Well after a long time off its time to put a few words on here. To bring you up to date with what I'm looking at here are a few things I've been thinking about over the last few days. After reading through a passage from At The Edge Of Art (Blaise, Ippolito) I've started to think about some digital art collectives and what they're doing. The self styled "corporations" of swiss based etoy and ®TMark have given me food for thought about the art world and how my practice fits in with that. These collectives are looking to subvert technology and the corporate world in an artistic way to examine how technology is affecting our day to day lives. They do this by sponsoring projects and promoting them on the web for others to finance.
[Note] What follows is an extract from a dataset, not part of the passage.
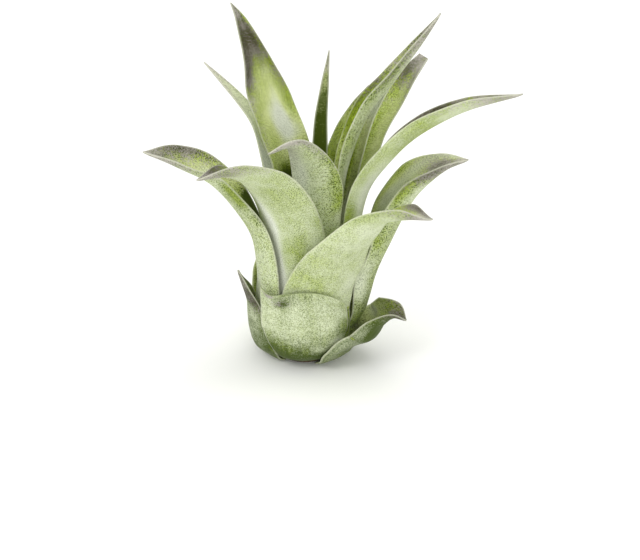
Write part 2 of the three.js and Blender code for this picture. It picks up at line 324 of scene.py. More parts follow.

The kind of works we are talking about are: "Make large vinyl stickers and place them on GAP KIDs store windows. 'Made by children, for children.'" "Deliver cease-and-desist letters to retail outlets which sell clothing made from the American flag, claiming you represent estate of Abbie Hoffman and hold the copyright." "Between march 31 and july 31 1996, etoy.SOFTWARE-AGENTS automatically infiltrated the world wide web's global search engines (lycos, infoseek, altavista, etc.) by placing over a thousand designated keywords (porsche, startrek, bondage, selbstmord, censorship, fassbinder, etc.) within the top 10 rankings, thereby setting up a trap for net travelers and technology tourists. with this action, etoy demonstrated the «space» behind the popular interfaces of the world wide web. they took control of the systematic illusion of net-quests for information." Makes interesting reading and potentially has an impact on how technology will be used in the future. As a digital designer or artist I will probably be solving the sort of problems questioned by these art projects.

1 Comment:

  1. Jon Ippolito said...
    Glad you found some inspiration in At the Edge of Art and its description of works that are "executable" in the real world. You may also want to look at the recent prank in which the Yes Men and their accomplices published a fake New York Times with news from the (ideal) future.

    Good luck with your own practice!